A - That's another great question. You're knocking 'em out of the park! The arrangement is very complex, but very simple. Billy Joel is the man. He's loyal. He's my guy. In every situation I go to, whether it be Diana Ross or Blood, Sweat And Tears, it's stipulated that the Billy Joel tour comes first. Currently right now we're not touring a whole bunch. We had a great run in the summer with stadiums, but we have residency once a month at Madison Square Garden and we've been there going on three years now. We play once a month. He's the first artist to be franchised as a musical artist in an arena, so it's very, very fun. So, that of course we do. With Blood, Sweat And Tears, it's funny that you mention that and Miss Ross. I have been able to juggle and they've been very understanding. What I do is I have very good subs for myself in those bands. I guess about a year and a half ago was my last Miss Ross tour. I left Diana Ross about a year and a half ago just because I was getting very busy with Blood, Sweat And Tears as I became the musical director, which was very fun for me. As of last week I left Blood, Sweat And Tears just because I've got too much stuff going on. I got a couple of new projects coming out that I'm working on. Obviously Mr. Billy Joel and his band come first and foremost. So, I don't want to spread myself too thin.

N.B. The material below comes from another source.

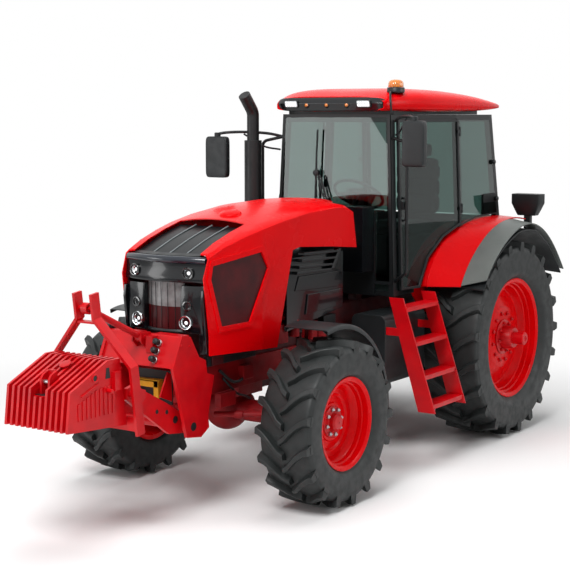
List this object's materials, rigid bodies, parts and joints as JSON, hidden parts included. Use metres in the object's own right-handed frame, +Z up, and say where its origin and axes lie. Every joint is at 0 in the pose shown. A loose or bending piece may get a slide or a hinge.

I'll still probably be coming in as a sub trumpet player for Blood, Sweat And Tears if they need me and I'm available. It's always good to leave on good terms. It's a great organization. The same thing with Miss Ross. She's not carrying a full horn section anymore. She's only using one horn. When I was with her she was using four horns. Being a trumpet player and knowing there's not a lot of work out there for musicians and especially trumpet players, I try to hold onto gigs for as long as I can. Make no mistake about it, Mr. Billy Joel is very loyal and I'm very loyal to him. It's a great, great relationship I have with that band.